I need to implement a windows service that performs database import, and that once a month. The program receives data via e-mail, and will import them at the end of each month.

Is there a better way than set the program to sleep for max_integer seconds/miliseconds repeatedly ?

+16  A: 

I would not do it as windows service. I would run it as a scheduled task.

Your service will just be sleeping for a month and is just a a waste of resources. Let the OS keep track of the time and start your application to do the once a month processing.

David Basarab
+2  A: 

If you can avoid writing a window service, you'll make your life easier - scheduled tasks may be a better option here. Windows services are best used for things where there is some constant background activity that needs to happen - not for running tasks over long timescales.

However, if you must make this a windows service, then you don't want to set a long-timer sleep timeout. That's most definitely a problematic approach. What happens if your application is restarted? How will it know how long it's been sleeping for? Or what if the thread is restarted?

A better approach is to write a record somewhere in the database that identifies when the next import should happen as a date/time. You windows service can wake up periodically (every few minutes or hours) and see if the current date/time is greater than that value. If it is, run the import and update the next run date in the database to the next time to run.

If your app is restarted, you simply read the value back from the database and continue as before.

LBushkin
What happens if your application is restarted?

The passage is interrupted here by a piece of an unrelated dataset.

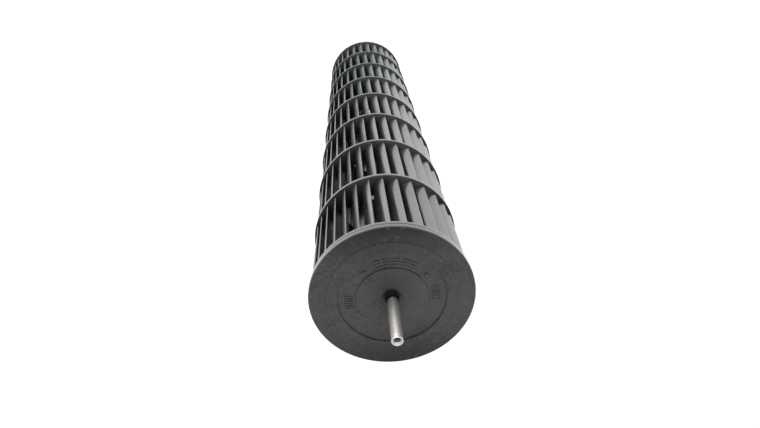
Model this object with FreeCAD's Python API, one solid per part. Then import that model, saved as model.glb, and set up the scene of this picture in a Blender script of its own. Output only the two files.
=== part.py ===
import FreeCAD, Part
import math
import os

# Cross flow fan rotor, in millimetres.
# It stands on its motor end: z = 0 is the rim of the motor end cap and the bearing shaft points up.
# Sections are counted from the shaft end down.

# Rotor body
rotor_diameter = 90.0
bay_count = 8
bay_pitch = 58.6

# Ring that closes the top of each blade section
ring_thickness = 2.6
ring_setback = 0.3
ring_outer_lip = 1.2
ring_inner_lip = 1.1
section_twist = 5.8

# Blades, bent like a scoop from a radial inner edge to a slanted outer edge
blades_per_section = 33
blade_depth = 10.4
blade_outer_angle = 27.0
blade_middle_thickness = 1.4
blade_edge_thickness = 0.85
blade_side_flats = 3
blade_skew = 1.06

# Uneven spacing of the blades, which keeps the rotor from humming on one note
first_blade_angle = 329.9
spacing_waves = 2
spacing_swing = 2.5
spacing_phase = 154.0

# Side on which the last section leaves one blade out, so that a driver reaches the set screw
access_side = 90.0

# Shaft end cap: a plate with shallow steps on its outer face
shaft_cap_rim = 3.4
shaft_cap_plate = 2.8
field_diameter = 71.0
field_height = 0.15
groove_outer_diameter = 59.0
groove_inner_diameter = 39.6
groove_depth = 0.75
collar_foot_diameter = 17.6
collar_shoulder_diameter = 12.4
collar_shoulder_height = 0.5
collar_diameter = 11.2
collar_height = 1.5
spigot_wall = 2.2
spigot_height = 2.2
spigot_clearance = 0.2
shaft_boss_diameter = 18.0
shaft_boss_end_wall = 2.5

# Steel bearing shaft, moulded into the cap
shaft_diameter = 6.0
shaft_reach = 33.0
shaft_embedded = 17.0
shaft_tip_bevel = 0.5
tail_diameter = 5.0
tail_above_collar = 0.3
centre_hole_diameter = 3.2
centre_hole_angle = 60.0

# Motor end cap: a rim with a cup that leaves room for the motor's nose
motor_cap_rim = 4.0
cup_mouth_setback = 1.5
cup_floor_diameter = 44.0
cup_depth = 12.0
cup_wall = 2.4

# Rubber bush that grips the cup floor, and the metal hub in it
grip_diameter = 28.0
bush_flange_diameter = 35.0
bush_flange_thickness = 4.0
hub_diameter = 17.0
hub_bore = 8.0
hub_length = 20.0
moulded_fit = 0.02

# Set screw that clamps the hub on the motor shaft
screw_diameter = 5.0
screw_length = 8.0
screw_tip_bevel = 0.6
screw_from_hub_end = 4.5
screw_clearance = 0.05
screw_tip_gap = 0.3
socket_width = 2.5
socket_depth = 3.0

rotor_radius = rotor_diameter / 2
shaft_radius = shaft_diameter / 2
ring_radius = rotor_radius - ring_setback
blade_outer_radius = ring_radius - ring_outer_lip
blade_inner_radius = blade_outer_radius - blade_depth
ring_bore_radius = blade_inner_radius - ring_inner_lip
sections_height = bay_count * bay_pitch
body_height = motor_cap_rim + sections_height + shaft_cap_rim
blade_length = bay_pitch - ring_thickness


def turned(outline):
    # A solid of revolution about the rotor's axis from (radius, height) points
    points = [FreeCAD.Vector(radius, 0, height) for radius, height in outline]
    wire = Part.makePolygon(points + points[:1])
    axis = FreeCAD.Vector(0, 0, 1)
    return Part.Face(wire).revolve(FreeCAD.Vector(0, 0, 0), axis, 360)


def on_circle(centre, radius, angle):
    turn = math.radians(angle)
    return centre + FreeCAD.Vector(radius * math.cos(turn), radius * math.sin(turn), 0)


def blade_bend():
    # Radius of the arc that the blade's middle line follows
    slant = math.radians(blade_outer_angle)
    across = blade_outer_radius ** 2 - blade_inner_radius ** 2
    return across / (2 * blade_outer_radius * math.cos(slant))


def blade_lean():
    # How far round the rotor the outer edge lies from the inner edge, in degrees
    reach = math.hypot(blade_inner_radius, blade_bend())
    squares = blade_outer_radius ** 2 + blade_inner_radius ** 2
    spread = math.acos(squares / (2 * blade_outer_radius * reach))
    return math.degrees(math.atan2(blade_bend(), blade_inner_radius) - spread)


def blade_side(edge_offset, middle_offset):
    # One side of the blade as flats along its arc, offset from the middle line.
    # The inner edge lies on the x axis, at 90 degrees on the arc, and runs straight outwards there.
    centre = FreeCAD.Vector(blade_inner_radius, -blade_bend(), 0)
    outer_edge = on_circle(FreeCAD.Vector(0, 0, 0), blade_outer_radius, -blade_lean()) - centre
    last_turn = math.degrees(math.atan2(outer_edge.y, outer_edge.x))
    points = []
    for step in range(blade_side_flats + 1):
        part = step / blade_side_flats
        offset = edge_offset + (middle_offset - edge_offset) * math.sin(math.pi * part)
        turn = 90.0 + (last_turn - 90.0) * part
        points.append(on_circle(centre, blade_bend() + offset, turn))
    return points


def blade_profile():
    # Crescent section, thickest at mid blade, with its outer edge on the x axis
    edge = blade_edge_thickness / 2
    middle = blade_middle_thickness / 2
    back = blade_side(edge, middle)
    hollow = blade_side(-edge, -middle)
    profile = Part.Face(Part.makePolygon(back + hollow[::-1] + back[:1]))
    profile.rotate(FreeCAD.Vector(0, 0, 0), FreeCAD.Vector(0, 0, 1), blade_lean())
    return profile


def blade_angle(index):
    # Place of a blade's outer edge round the section, counterclockwise from above
    even = 360.0 * index / blades_per_section
    swing = spacing_swing * math.sin(math.radians(spacing_waves * even - spacing_phase))
    return first_blade_angle + even + swing


def section_ring():
    return turned([
        (ring_bore_radius, 0),
        (ring_radius, 0),
        (ring_radius, -ring_thickness),
        (ring_bore_radius, -ring_thickness),
    ])


def blade_section(left_out=None):
    # One moulding: a ring with its blades hanging below it, ring top at z = 0.
    # The foot of each blade lies a little further round than its root.
    profile = blade_profile()
    profile.translate(FreeCAD.Vector(0, -blade_skew / 2, -ring_thickness))
    blade = profile.extrude(FreeCAD.Vector(0, blade_skew, -blade_length))
    blades = []
    for index in range(blades_per_section):
        if index == left_out:
            continue
        copy = blade.copy()
        copy.rotate(FreeCAD.Vector(0, 0, 0), FreeCAD.Vector(0, 0, 1), blade_angle(index))
        blades.append(copy)
    return section_ring().fuse(blades).removeSplitter()


def section_turn(number):
    # Each section is turned a little against the one above it
    return (number - 1) * section_twist


def place_section(shape, number):
    placed = shape.copy()
    placed.rotate(FreeCAD.Vector(0, 0, 0), FreeCAD.Vector(0, 0, 1), section_turn(number))
    top = motor_cap_rim + (bay_count - number + 1) * bay_pitch
    placed.translate(FreeCAD.Vector(0, 0, top))
    return placed


def screw_angle():
    # The screw faces the place of the blade that is left out of the last section
    return blade_angle(access_blade()) + section_turn(bay_count) + blade_lean() / 2


def access_blade():
    # The blade nearest to the back of the rotor
    def distance(index):
        place = blade_angle(index) + section_turn(bay_count)
        return abs((place - access_side + 180.0) % 360.0 - 180.0)
    return min(range(blades_per_section), key=distance)


def shaft_end_cap():
    # Heights are measured from the rim's outer face, at z = 0
    field = field_height
    groove = field - groove_depth
    back = -shaft_cap_rim
    plate = field - shaft_cap_plate
    spigot = ring_bore_radius - spigot_clearance
    bore = tail_diameter / 2 + moulded_fit
    bore_end = -shaft_embedded - moulded_fit
    return turned([
        (0, bore_end - shaft_boss_end_wall),
        (shaft_boss_diameter / 2, bore_end - shaft_boss_end_wall),
        (shaft_boss_diameter / 2, plate),
        (spigot - spigot_wall, plate),
        (spigot - spigot_wall, back - spigot_height),
        (spigot, back - spigot_height),
        (spigot, back),
        (rotor_radius, back),
        (rotor_radius, 0),
        (field_diameter / 2, 0),
        (field_diameter / 2, field),
        (groove_outer_diameter / 2, field),
        (groove_outer_diameter / 2, groove),
        (groove_inner_diameter / 2, groove),
        (groove_inner_diameter / 2, field),
        (collar_foot_diameter / 2, field),
        (collar_shoulder_diameter / 2, field + collar_shoulder_height),
        (collar_diameter / 2, field + collar_height),
        (bore, field + collar_height),
        (bore, bore_end),
        (0, bore_end),
    ])


def bearing_shaft():
    # A ground journal above a slimmer tail, which the cap's collar and boss are moulded round
    tail_top = field_height + collar_height + tail_above_collar
    hole = centre_hole_diameter / 2
    hole_depth = hole / math.tan(math.radians(centre_hole_angle / 2))
    return turned([
        (0, -shaft_embedded),
        (tail_diameter / 2, -shaft_embedded),
        (tail_diameter / 2, tail_top),
        (shaft_radius, tail_top),
        (shaft_radius, shaft_reach - shaft_tip_bevel),
        (shaft_radius - shaft_tip_bevel, shaft_reach),
        (hole, shaft_reach),
        (0, shaft_reach - hole_depth),
    ])


def motor_end_cap():
    mouth = ring_bore_radius - cup_mouth_setback
    floor = cup_floor_diameter / 2
    run_in = (mouth - floor) / cup_depth
    wall_across = cup_wall * math.hypot(1, run_in)
    floor_top = cup_depth + cup_wall
    return turned([
        (rotor_radius, 0),
        (mouth, 0),
        (floor, cup_depth),
        (grip_diameter / 2, cup_depth),
        (grip_diameter / 2, floor_top),
        (mouth - run_in * floor_top + wall_across, floor_top),
        (mouth - run_in * motor_cap_rim + wall_across, motor_cap_rim),
        (rotor_radius, motor_cap_rim),
    ])


def bush_heights():
    # Bottom and top of the rubber, outside its two flanges
    bottom = cup_depth - moulded_fit - bush_flange_thickness
    top = cup_depth + cup_wall + moulded_fit + bush_flange_thickness
    return bottom, top


def rubber_bush():
    bottom, top = bush_heights()
    hub = hub_diameter / 2 + moulded_fit
    groove = grip_diameter / 2 - moulded_fit
    flange = bush_flange_diameter / 2
    return turned([
        (hub, bottom),
        (flange, bottom),
        (flange, bottom + bush_flange_thickness),
        (groove, bottom + bush_flange_thickness),
        (groove, top - bush_flange_thickness),
        (flange, top - bush_flange_thickness),
        (flange, top),
        (hub, top),
    ])


def hub_top():
    # The hub starts level with the rubber and reaches up past it to carry the screw
    return bush_heights()[0] + hub_length


def screw_axis(shape):
    # Lays a shape made along +z, starting at the origin, along the screw's axis
    shape.rotate(FreeCAD.Vector(0, 0, 0), FreeCAD.Vector(0, 1, 0), 90)
    shape.rotate(FreeCAD.Vector(0, 0, 0), FreeCAD.Vector(0, 0, 1), screw_angle())
    shape.translate(FreeCAD.Vector(0, 0, hub_top() - screw_from_hub_end))
    return shape


def hub_core():
    wall = hub_diameter / 2
    bore = hub_bore / 2
    bottom = bush_heights()[0]
    body = turned([(bore, bottom), (wall, bottom), (wall, hub_top()), (bore, hub_top())])
    hole = Part.makeCylinder(screw_diameter / 2 + screw_clearance, hub_diameter)
    return body.cut(screw_axis(hole))


def set_screw():
    start = hub_bore / 2 + screw_tip_gap
    radius = screw_diameter / 2
    end = start + screw_length
    body = turned([
        (0, start), (radius - screw_tip_bevel, start), (radius, start + screw_tip_bevel),
        (radius, end), (0, end),
    ])
    corner = socket_width / math.sqrt(3)
    corners = [on_circle(FreeCAD.Vector(0, 0, end), corner, 60 * step) for step in range(7)]
    socket = Part.Face(Part.makePolygon(corners)).extrude(FreeCAD.Vector(0, 0, -socket_depth))
    return screw_axis(body.cut(socket))


def build():
    parts = {}
    for name, shape in (("shaft_end_cap", shaft_end_cap()), ("bearing_shaft", bearing_shaft())):
        shape.translate(FreeCAD.Vector(0, 0, body_height))
        parts[name] = shape
    whole = blade_section()
    for number in range(1, bay_count):
        parts["blade_section_%d" % number] = place_section(whole, number)
    last = blade_section(left_out=access_blade())
    parts["blade_section_%d" % bay_count] = place_section(last, bay_count)
    parts["motor_end_cap"] = motor_end_cap()
    parts["rubber_bush"] = rubber_bush()
    parts["hub_core"] = hub_core()
    parts["set_screw"] = set_screw()
    return parts


os.makedirs("parts", exist_ok=True)
for name, shape in build().items():
    print(name, shape.isValid(), len(shape.Solids), round(shape.Volume, 1))
    shape.exportStep("parts/" + name + ".step")
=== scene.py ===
import math
import bpy
from mathutils import Matrix, Vector


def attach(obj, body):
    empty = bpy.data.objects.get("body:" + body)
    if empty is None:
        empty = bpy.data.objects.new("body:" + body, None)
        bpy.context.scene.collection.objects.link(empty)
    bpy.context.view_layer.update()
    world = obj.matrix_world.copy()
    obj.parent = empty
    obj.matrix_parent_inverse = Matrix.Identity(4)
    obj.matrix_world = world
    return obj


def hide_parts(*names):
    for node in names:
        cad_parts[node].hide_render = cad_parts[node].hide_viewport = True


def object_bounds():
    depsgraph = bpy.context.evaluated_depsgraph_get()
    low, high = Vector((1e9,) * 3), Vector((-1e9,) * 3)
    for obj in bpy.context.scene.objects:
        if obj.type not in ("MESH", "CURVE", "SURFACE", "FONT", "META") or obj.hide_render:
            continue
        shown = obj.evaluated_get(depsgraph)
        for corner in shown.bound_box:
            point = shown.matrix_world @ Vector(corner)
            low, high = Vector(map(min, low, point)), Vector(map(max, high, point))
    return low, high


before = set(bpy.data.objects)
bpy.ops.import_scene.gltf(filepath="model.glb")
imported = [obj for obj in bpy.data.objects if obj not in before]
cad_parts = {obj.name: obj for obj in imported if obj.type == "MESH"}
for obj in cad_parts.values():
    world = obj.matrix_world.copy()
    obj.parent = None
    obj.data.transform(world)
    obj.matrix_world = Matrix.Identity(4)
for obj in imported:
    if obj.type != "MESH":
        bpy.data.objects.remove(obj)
cadLow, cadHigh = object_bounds()
mm = 0.001
# what the pieces share, in millimetres and degrees, with heights from the floor:
# rimPlane is the cap's rim at the shaft end, lowestTop the ring's top of the last section
drum = dict(radius=45.0, rimPlane=476.2, sections=8, pitch=58.6, lowestTop=62.6, twist=5.8)
print("frame loaded,", len(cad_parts), "nodes")


# shader sums: a socket that takes part in ordinary expressions

class Link:
    def __init__(self, recipe, socket):
        self.recipe = recipe
        self.socket = socket

    def sum(self, operation, first, second):
        return self.recipe.node("ShaderNodeMath", dict(operation=operation), [first, second])

    def __add__(self, other): return self.sum("ADD", self, other)
    def __radd__(self, other): return self.sum("ADD", other, self)
    def __sub__(self, other): return self.sum("SUBTRACT", self, other)
    def __rsub__(self, other): return self.sum("SUBTRACT", other, self)
    def __mul__(self, other): return self.sum("MULTIPLY", self, other)
    def __rmul__(self, other): return self.sum("MULTIPLY", other, self)
    def __or__(self, other): return self.sum("MAXIMUM", self, other)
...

It reads the last check datetime from the registry, and if the delta from nowtime to registrytime is > interval, performs check, if < interval, sets current interval to (interval-(nowtime-registrytime)), of course first sanity checking whether the clock was set back or not.
Quandary
@user155077: You can certainly do what you're describing, but there's a risk associated there. I would choose to use the database as the storage location for this information, rather than the registry. What would happen if there was a catastrophic server failure and you have to rebuild the machine? There's a good chance that you'll lose that information in the registry. It's a remote possibility - but I've seen it happen. And unfortunately, the system registry is rarely something that gets backed up.